The needs field is required because get_positioner_objects() verifies that each dependency is declared in the session config before it resolves the real devices from the device manager.

In this example, theta_offset_deg is a beamline-specific calibration parameter. It lets you keep the pseudo energy aligned with the physical Bragg angle even when the motor readback has a small offset.

5. Reload BEC and verify the pseudo positioner¶

Reload the config and reconnect the device server so the new class is imported. Then verify that:

the pseudo device appears in BEC as dev.mono_energy
dev.mono_energy.readback.get() returns the calculated energy
moving dev.mono_energy updates the underlying monochromator angle motor as expected

For example, with a silicon d spacing of 3.1356 A, a monochromator angle near 11.4 degrees corresponds to roughly 10 keV.

Congratulations!

You have successfully added a pseudo positioner to BEC. You can now expose derived coordinates such as monochromator energy or other beamline-specific virtual axes as normal motors in scans.

Common pitfalls¶

Forgetting to declare the dependent motors in needs.

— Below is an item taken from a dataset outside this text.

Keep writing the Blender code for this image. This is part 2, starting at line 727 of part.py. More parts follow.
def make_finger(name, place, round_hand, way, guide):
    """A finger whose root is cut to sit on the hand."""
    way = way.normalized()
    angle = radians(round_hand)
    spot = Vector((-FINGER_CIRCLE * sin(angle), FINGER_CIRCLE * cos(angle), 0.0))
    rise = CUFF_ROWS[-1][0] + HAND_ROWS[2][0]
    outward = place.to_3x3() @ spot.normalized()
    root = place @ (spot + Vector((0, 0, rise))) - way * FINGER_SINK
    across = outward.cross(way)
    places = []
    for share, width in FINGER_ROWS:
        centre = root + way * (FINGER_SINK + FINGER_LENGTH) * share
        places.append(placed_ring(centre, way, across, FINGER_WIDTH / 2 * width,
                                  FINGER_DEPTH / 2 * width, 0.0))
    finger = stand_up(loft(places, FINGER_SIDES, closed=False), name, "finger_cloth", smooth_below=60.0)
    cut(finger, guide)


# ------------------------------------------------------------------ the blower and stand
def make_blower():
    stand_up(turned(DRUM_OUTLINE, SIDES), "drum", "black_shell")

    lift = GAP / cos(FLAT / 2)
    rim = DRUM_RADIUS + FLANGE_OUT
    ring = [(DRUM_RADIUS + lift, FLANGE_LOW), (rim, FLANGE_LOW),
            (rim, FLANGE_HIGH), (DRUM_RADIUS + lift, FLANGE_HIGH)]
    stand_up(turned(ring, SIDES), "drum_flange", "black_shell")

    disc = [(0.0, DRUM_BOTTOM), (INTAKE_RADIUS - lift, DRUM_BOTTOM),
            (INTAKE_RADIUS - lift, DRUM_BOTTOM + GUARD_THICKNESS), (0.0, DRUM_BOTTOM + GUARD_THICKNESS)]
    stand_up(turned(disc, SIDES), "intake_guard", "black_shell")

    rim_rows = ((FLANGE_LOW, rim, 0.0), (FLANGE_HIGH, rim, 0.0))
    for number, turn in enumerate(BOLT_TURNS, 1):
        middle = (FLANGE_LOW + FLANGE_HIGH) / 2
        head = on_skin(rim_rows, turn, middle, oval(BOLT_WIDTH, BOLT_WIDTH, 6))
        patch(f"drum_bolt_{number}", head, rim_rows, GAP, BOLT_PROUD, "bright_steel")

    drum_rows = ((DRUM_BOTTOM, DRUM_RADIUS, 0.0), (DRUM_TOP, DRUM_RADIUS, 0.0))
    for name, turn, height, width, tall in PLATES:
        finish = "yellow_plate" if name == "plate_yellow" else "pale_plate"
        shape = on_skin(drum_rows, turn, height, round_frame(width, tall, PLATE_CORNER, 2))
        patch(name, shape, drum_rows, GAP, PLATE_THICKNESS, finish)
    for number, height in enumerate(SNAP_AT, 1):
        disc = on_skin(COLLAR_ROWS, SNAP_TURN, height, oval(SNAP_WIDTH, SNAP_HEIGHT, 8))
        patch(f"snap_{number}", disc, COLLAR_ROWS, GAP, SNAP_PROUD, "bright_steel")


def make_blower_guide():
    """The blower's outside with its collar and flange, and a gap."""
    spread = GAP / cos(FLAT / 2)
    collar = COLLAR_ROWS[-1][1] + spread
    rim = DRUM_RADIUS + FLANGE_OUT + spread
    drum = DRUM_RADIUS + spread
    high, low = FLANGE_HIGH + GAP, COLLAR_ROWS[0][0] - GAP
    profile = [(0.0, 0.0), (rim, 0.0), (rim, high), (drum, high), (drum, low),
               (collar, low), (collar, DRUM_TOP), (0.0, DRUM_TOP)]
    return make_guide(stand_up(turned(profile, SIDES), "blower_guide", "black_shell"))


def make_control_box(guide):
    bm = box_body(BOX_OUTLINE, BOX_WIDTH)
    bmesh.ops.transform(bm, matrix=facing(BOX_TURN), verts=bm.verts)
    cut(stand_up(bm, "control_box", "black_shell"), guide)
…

In that case get_positioner_objects() will raise a connection error.
Using calculation method arguments that do not match the positioners keys.
Referencing devices that do not provide move(), readback or user_readback, setpoint or user_setpoint, and motor_is_moving.
Forgetting to include a calibration offset when the motor angle differs slightly from the physical Bragg angle.
Forgetting to validate the physical range of your conversion, for example when the requested energy would make the asin(...) term invalid.
Forgetting to export the class from your package, which prevents BEC from importing it from deviceClass.

Next steps¶

Add tests similar to ophyd_devices/tests/test_virtual_slits.py for your forward calculation, inverse calculation, and move behavior.
If your pseudo positioner needs extra calibration values such as offsets, add them as normal constructor arguments and config entries.